The evening at the Albright- Knox will also feature a film by locals Patrick Martin and Stacey Herbert, “Following James Joyce: Dublin to Buffalo,” which gives a sense of how the University at Buffalo’s Poetry Collection came to inherit “the largest and most prestigious Joyce collection in the world.” That’s what Poetry Collection Curator Michael Basinski called the university’s trove of original manuscripts, artwork, photographs and assorted “Joyciana.” And Joyce scholars the world over tend to agree.

“Right at this time sitting in our room, we have local Buffalo Joyce scholars and Joyce scholars from Ireland, Spain and Oregon,” Basinski said on a recent Friday afternoon. “If you are a Joyce scholar, this is definitely one of the capitals of the world which you must at some point visit.”

Perhaps the most impressive public segment of the Joyce-fest is an exhibition at UB’s Anderson Gallery (1 Martha Jackson Place), which showcases the Poetry Collection’s stunning collection of Joyce material, from the original first drafts of “Portrait of the Artist as a Young Man” and the original notebooks of “Finnegans Wake” to Joyce-based artwork by Constantin Brancusi, Henri Matisse and Robert Motherwell. The exhibition opens Sunday and runs through Sept. 13.

“We designed this exhibition for the curious as well as the scholarly. So if you are a reader of books, I think you will find this exhibition attractive,” Basinski said. “If you are at all curious about creativity, poetry, 20th century lit, Irish lit, Irish culture, I think you will be more than pleased to see what we offer.”

Another major feature of the Joyce-fest is the annual Bloomsday celebration, organized by local Joyce devotee and former UB English graduate student Laurence Shine. The event, held every year in cities around the world June 16, the day on which Joyce’s “Ulysses,” which chronicles the travails of its antihero Leopold Bloom, is set. This year, the event is slated to kick off at 5 p. m. Tuesday in Shea’s Smith Theatre (660 Main St.), and will feature a variety of readings from “Ulysses,” along with the generous pouring of Guiness and other such Irish libations.

For organizers, the upshot of the citywide festivities celebrating their beloved author is that members of the public at large — even those with only a casual association with Joyce, or those who’ve never read a sentence of his work — now have a chance to see what all the hubbub’s about.

“I think for a lot of people, this serves as a perfect introduction. Bloomsday is a day when people get together and just read from ‘Ulysses.’ What they’ll learn is that it’s a popular, accessible, funny, musical book,” Shechner said. “And for all of its difficulties, when people get up and read it aloud it becomes a kind of community activity, a community comedy.”

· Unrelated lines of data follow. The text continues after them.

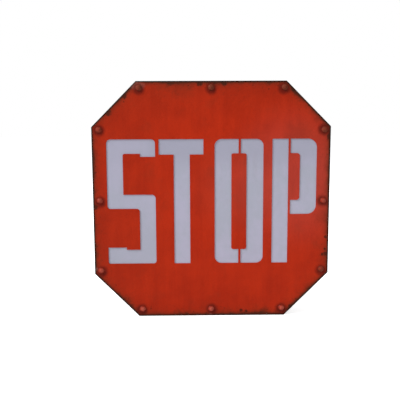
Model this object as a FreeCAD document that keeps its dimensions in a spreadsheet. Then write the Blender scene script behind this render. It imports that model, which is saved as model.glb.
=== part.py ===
"""A stop sign built as a riveted steel light box.

Seen from the front, X runs to the right and Z up. The wall is the plane y = 0 behind the sign, the face
looks towards -Y, and the origin is the middle of the rear rim. All lengths are in millimetres.
"""
import FreeCAD, Part
import math
import os

import Sketcher

Vector = FreeCAD.Vector
TINY = 1e-4
# At each corner the outline turns by this angle
CORNER_TURN = 45.0
# Each arc of a lead takes this share of the shorter of its two runs
BEND_SHARE = 0.45
VOLUME_ERROR = 0.01

SIZES = {
    # The word: its four letters between two margins give the sign its width
    "margin_left": 24.0,
    "s_width": 81.6,
    "gap_after_s": 5.9,
    "t_width": 75.1,
    "gap_after_t": 18.6,
    "o_width": 82.4,
    "gap_after_o": 14.8,
    "p_width": 75.0,
    "margin_right": 22.6,
    # A letter between two margins gives the sign its height
    "margin_above": 95.6,
    "letter_height": 211.8,
    "margin_below": 92.6,
    "corner_cut": 75.0,
    # Strokes of the stencil
    "stem_width": 27.2,
    "bowl_width": 28.5,
    "bar_height": 24.2,
    "t_bar_height": 25.8,
    "t_stem_shift": 1.0,
    "bridge_width": 3.5,
    "o_bridge_shift": 1.1,
    "s_tip_length": 25.5,
    "s_tip_drop": 5.1,
    "s_foot_length": 31.3,
    "s_foot_rise": 4.0,
    "s_waist_depth": 93.0,
    "p_bowl_depth": 127.5,
    "s_round": 7.0,
    "o_round": 12.0,
    "p_round": 15.0,
    "small_round": 5.0,
    "fine_round": 3.0,
    # Face sheet and folded casing
    "body_depth": 50.0,
    "face_sheet": 1.2,
    "casing_sheet": 1.2,
    "fold_radius": 0.8,
    # Rivets
    "rivet_inset": 11.5,
    "rivet_head_radius": 5.5,
    "rivet_head_height": 3.4,
    "rivet_shank_radius": 2.0,
    "rivet_tail_radius": 3.4,
    "rivet_tail_height": 1.4,
    "rivet_hole_gap": 0.1,
    # Diffuser and the clips that hold it
    "diffuser_sheet": 2.5,
    "diffuser_gap": 0.5,
    "flange_margin": 1.2,
    "clip_sheet": 0.6,
    "clip_width": 10.0,
    "clip_heel": 4.5,
    "clip_tail_gap": 0.8,
    "clip_finger": 2.7,
    "clip_bend": 0.3,
    # Back cover and its keyholes
    "cover_sheet": 1.0,
    "cover_recess": 4.0,
    "cover_edge_gap": 0.5,
    "keyhole_spacing": 200.0,
    "keyhole_drop": 50.0,
    "keyhole_entry_radius": 4.5,
    "keyhole_slot_radius": 2.25,
    "keyhole_rise": 9.0,
    # Tabs that carry the cover, and its screws
    "tab_sheet": 1.2,
    "tab_width": 16.0,
    "tab_reach": 14.0,
    "tab_foot": 12.0,
    "tab_bend": 0.8,
    "tab_spread": 80.0,
    "tab_hole_reach": 8.0,
    "screw_shank_radius": 2.0,
    "screw_length": 8.0,
    "screw_head_radius": 4.0,
    "screw_head_height": 2.4,
    "screw_head_round": 1.4,
    "screw_cross_length": 4.4,
    "screw_cross_width": 0.9,
    "screw_cross_depth": 1.1,
    "screw_hole_gap": 0.25,
    "screw_thread_gap": 0.05,
    # Light boards and chips
    "board_count": 4,
    "board_pitch": 60.0,
    "board_length": 300.0,
    "board_width": 12.0,
    "board_sheet": 1.6,
    "chip_count": 9,
    "chip_width": 5.0,
    "chip_height": 1.6,
    "chip_end_margin": 10.0,
    # Leads
    "lead_radius": 1.1,
    "lead_gap": 0.1,
    "lead_pad_inset": 4.0,
    "jumper_bow": 12.0,
    "supply_run": 12.0,
    "supply_drop": 20.0,
    # Power inlet in the lower right slanted side
    "inlet_setback": 24.0,
    "inlet_flange_radius": 5.6,
    "inlet_flange_height": 1.8,
    "inlet_flange_round": 0.6,
    "inlet_barrel_radius": 3.95,
    "inlet_barrel_length": 13.0,
    "inlet_bore_radius": 2.8,
    "inlet_bore_depth": 10.0,
    "inlet_pin_radius": 1.0,
    "inlet_pin_length": 8.5,
    "inlet_hole_gap": 0.15,
    "inlet_thread_gap": 0.05,
    "terminal_length": 4.0,
    "terminal_width": 2.4,
    "terminal_sheet": 0.8,
    "terminal_spacing": 2.0,
    "nut_corner_radius": 5.8,
    "nut_height": 2.2,
}

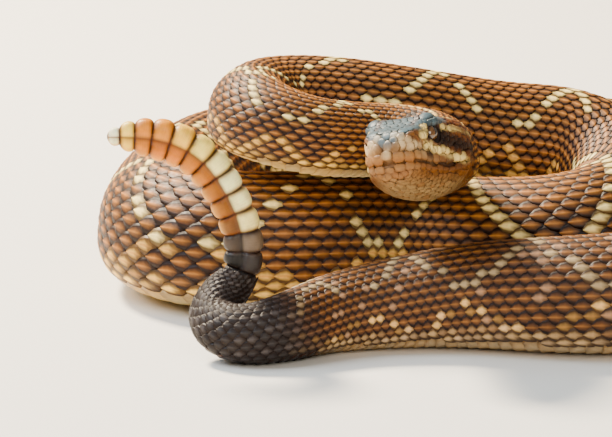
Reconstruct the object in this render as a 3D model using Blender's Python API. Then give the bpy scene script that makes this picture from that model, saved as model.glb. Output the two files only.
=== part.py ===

Shechner said he’s hoping for 1,000 people from the community to attend the Bloomsday event and join with the conference attendees, who hail from as far away as Korea, Serbia, Iran and Ireland. The trolly ride, which is slated to transport lecturers from a dinner at the Pearl Street Grill to the Smith Theatre during the Bloomsday event, will produce what Shechner called “converging streams of Buffalonians and Joyceians,” who will undoubtedly get into all manner of Gui-ness- fueled conversations about “Ulysses,” their fascination with its author and Buffalo’s place in the Joyce universe.

For the uninitiated who just might use this as an entree into Joyce’s work, Shechner down-played the imposing reputation of Joyce’s masterwork, preferring to think of “Ulysses” as the story of a man whose fears and troubles can easily resonate with the literate masses.

“It’s bout how middle-aged people deal with their desires, and once people get into the book they realize it’s about adultery, it’s about cuckoldry, it’s about sexual desire,” Shechner said. “The book is modeled after a Homeric epic, but it’s about a horny, Irish, middle-class man whose wife is cuckolding him during the day so he can’t go home. He wanders around Dublin because his wife’s lover is over. I think a lot of people would find that interesting.”